Well, that's another problem (the dev not being able to solve a bug that reappears at 3AM).
> The alerts are fixed in two weeks. Site reliability goes up. Apps suddenly become more resilient to failure.
I always wondered why DevOps has the "Dev" in its title. At least, in most of the companies I have worked on, it was DevOps the ones that were on call (payed), but they were very picky regarding what they can touch/work on (they almost never touched application code... we should call them "Ops" then, no?).
> Honestly, the whole attitude of not wanting to work more than 8 hours is privilege.
And it's a privlege I'm thankful for. What's wrong with that?
> As a dev, you get a good salary and a job you don't have to break your body to do.
We do break our body to do software engineering (our brains, to be more specifically). If you think physical work >>> brain work, well, that's relative. Every person is different, and for me, brain work is equally taxative as physical work.

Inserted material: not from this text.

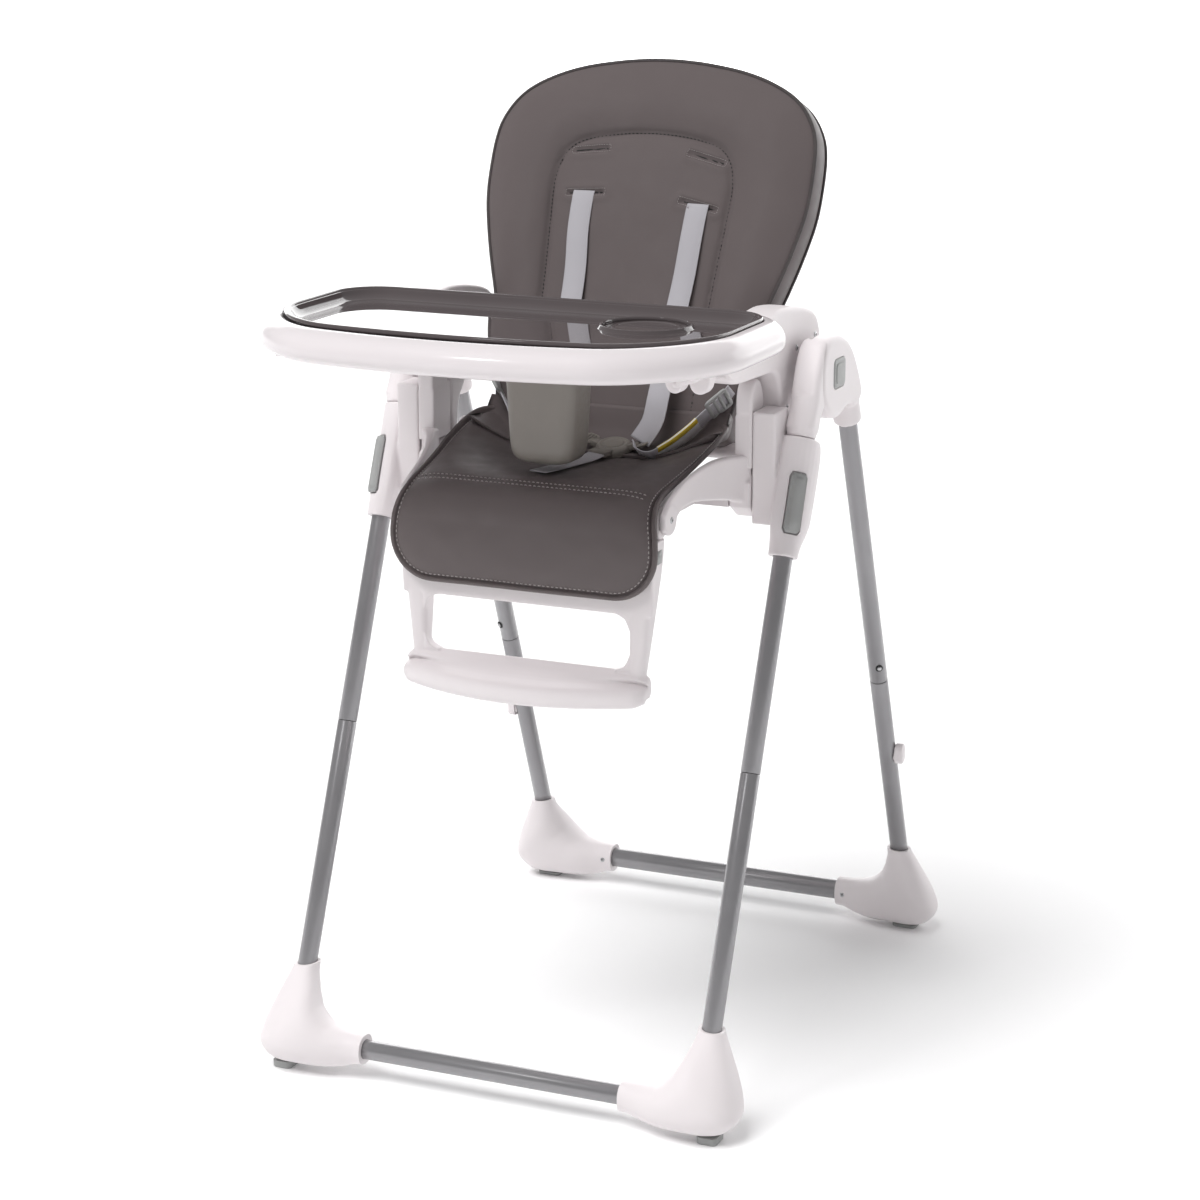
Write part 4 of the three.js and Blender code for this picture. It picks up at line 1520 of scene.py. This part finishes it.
def shell_ring(inset, n, t=1.0):
    """The cushion's outline drawn in towards its middle by an inset, so that no corner folds over."""
    flat = BACK_CENTRE + arms_out * (1 - (SHELL_INSET + inset) / reach_out) * t
    return [on_back(x, s, n) for x, s in flat]


shell_rings = [shell_ring(inset, n) for inset, n in smooth_row(SHELL, 3)]
shell_rings += [shell_ring(25, -44, t) for t in (0.8, 0.5, 0.2)]
ribs = []
for x in (-62, 62):
    ribs.append(plate([(x - 9, 40), (x + 9, 40), (x + 9, 330), (x - 9, 330)], "z", 0, 5.6, 2, rounds=2))
rib_shells = [([on_back(x, s, -44 - n + 0.6) for x, s, n in p], f) for p, f in ribs]
barrel = rod((-179, *RECLINE), (179, *RECLINE), 9.5, 48, 1)
links = []
for side in (1, -1):
    section = round_corners(side * 117, -38, 17, 9.5, 3)
    links.append(skin([[on_back(x, s, n) for x, n in section] for s in (0.5, 4, 16, 26)]))
shell = link_mesh("back_shell", *join_shells(skin(shell_rings), barrel, *links, *rib_shells), WHITE)
belongs(crisp(shell, 45), "backrest", ("backrest_shell",))
GRIP = [  # height up the back, half width, rear and front face
    (349, 38, -60, -51.5),
    (351, 43, -62, -51),
    (358, 44, -62.2, -51),
    (372, 44, -62.2, -51),
    (378, 43, -62, -51),
    (380, 38, -60, -51.5),
]
handle_rings = []
for s, w, n0, n1 in smooth_row(GRIP, 4):
    section = round_corners(0, (n0 + n1) / 2, w, (n1 - n0) / 2, 3.5, 5)
    handle_rings.append([on_back(x, s, n) for x, n in section])
belongs(link_mesh("recline_grip", *skin(handle_rings), GREY), "recline_handle", ("recline_handle",))
to_rear = (0, math.cos(BACK_ANGLE), -math.sin(BACK_ANGLE))
back_screw_spots = []
for x, s in ((112, 70), (124, 250), (62, 380)):
    back_screw_spots += [(on_back(x, s, -50.0), to_rear, 3.2), (on_back(-x, s, -50.0), to_rear, 3.2)]
screws("back_screws", back_screw_spots, "backrest")

# %% [markdown]
# ## The seat cushion and calf flap
# The seat and the flap are one piece of padded cloth, bound with a tape all round. The pattern is a
# long tongue: flat on the seat, bent over the front edge and hanging in front of the calves. When the
# leg rest swings up, the cloth bends at that edge. The script works out where that bend starts and ends, but
# joins the piece to neither body.

# %% the line that the cushion follows
SEAT_LINE = [  # y, z from the crease at the rear to the lower edge of the flap
    (-36, 694),
    (-44, 680),
    (-60, 672.6),
    (-110, 671.2),
    (-160, 671.2),
    (-210, 671.2),
    (-236, 670.8),
    (-256, 667.6),
    (-269, 658),
    (-275.5, 645),
    (-278.5, 628),
    (-280.2, 602),
    (-281.8, 569),
]
seat_path = evenly(smooth_row(SEAT_LINE, 12), 400, closed=False)
seat_reach = np.concatenate([[0], np.cumsum(np.linalg.norm(np.diff(seat_path, axis=0), axis=1))])
SEAT_LENGTH = seat_reach[-1]
seat_along = np.gradient(seat_path, axis=0)
seat_along /= np.linalg.norm(seat_along, axis=1, keepdims=True)


# %% the pattern on its line
def side_rise(x):
    """How much the sides of the seat stand up, from nothing in the middle to 1 at the edge."""
    return min(1.0, max(0.0, (abs(x) - 62) / 98)) ** 1.7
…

> And it helps you as an engineer. Like the article points out, it creates empathy for the users and product support engineers, it helps you improve architecture and app design, and it helps you understand different failure domains
I know I can become better by working harder and smarter (it's obvious), but I just want to be the best version of myself by putting at most 40h/week. Isn't that something honourable in itself? Or does that make me a "bad engineer"?